Highly amusing and often tantalizing, logical paradoxes generally lead to searching discussions of the foundations of mathematics. As early as the 6th century bce, the Cretan prophet Epimenides allegedly observed that “All Cretans are liars,” which, in effect, means that “All statements made by Cretans are false.” Since Epimenides was a Cretan, the statement made by him is false. Thus the initial statement is self-contradictory. A similar dilemma was given by an English mathematician, P.E.B. Jourdain, in 1913, when he proposed the card paradox. This was a card on one side of which was printed:

“The sentence on the other side of this card is TRUE.”

On the other side of the card the sentence read:

“The sentence on the other side of this card is FALSE.”

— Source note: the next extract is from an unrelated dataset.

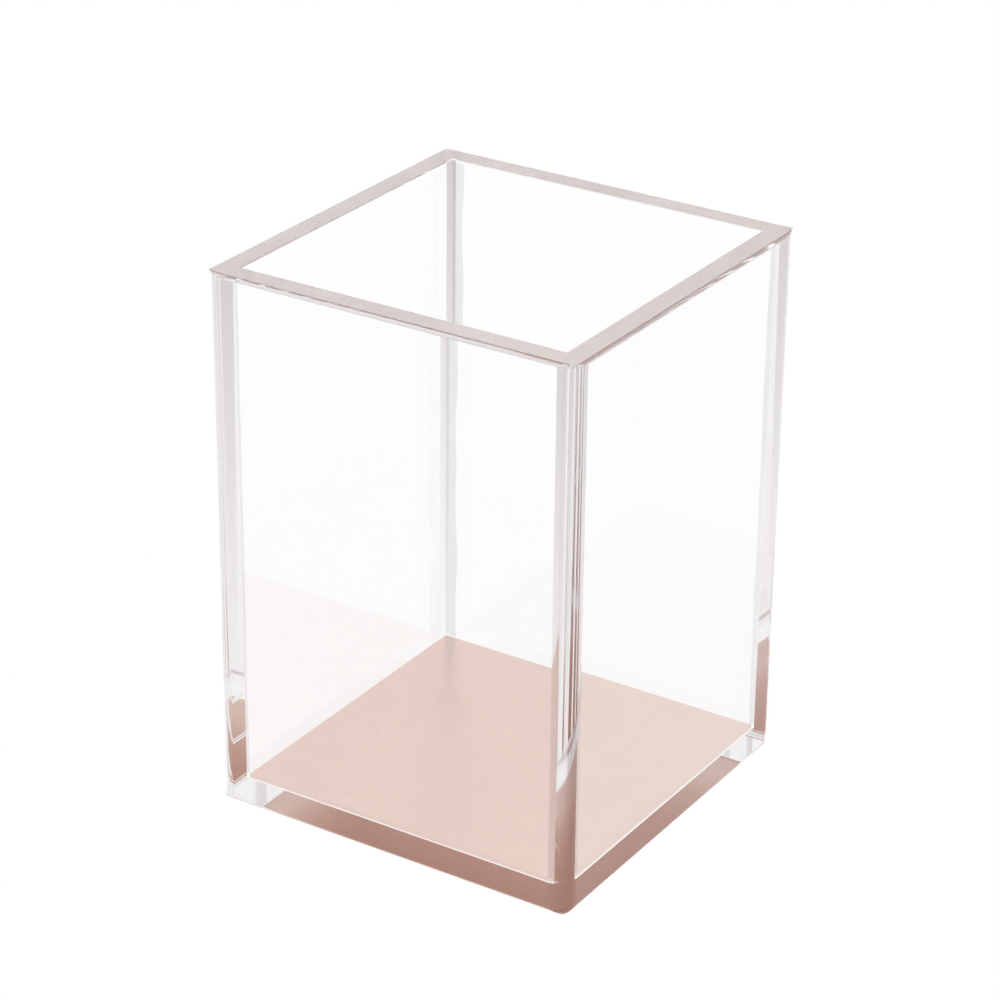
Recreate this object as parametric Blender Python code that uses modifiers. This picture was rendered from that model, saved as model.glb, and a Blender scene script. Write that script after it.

The barber paradox, offered by Bertrand Russell, was of the same sort: The only barber in the village declared that he shaved everyone in the village who did not shave himself. On the face of it, this is a perfectly innocent remark until it is asked “Who shaves the barber?” If he does not shave himself, then he is one of those in the village who does not shave himself and so is shaved by the barber, namely, himself. If he shaves himself, he is, of course, one of the people in the village who is not shaved by the barber. The self-contradiction lies in the fact that a statement is made about “all” the members of a certain class, when the statement or the object to which the statement refers is itself a member of the class. In short, the Russell paradox hinges on the distinction between those classes that are members of themselves and those that are not members of themselves. Russell attempted to resolve the paradox of the class of all classes by introducing the concept of a hierarchy of logical types but without much success. Indeed, the entire problem lies close to the philosophical foundations of mathematics.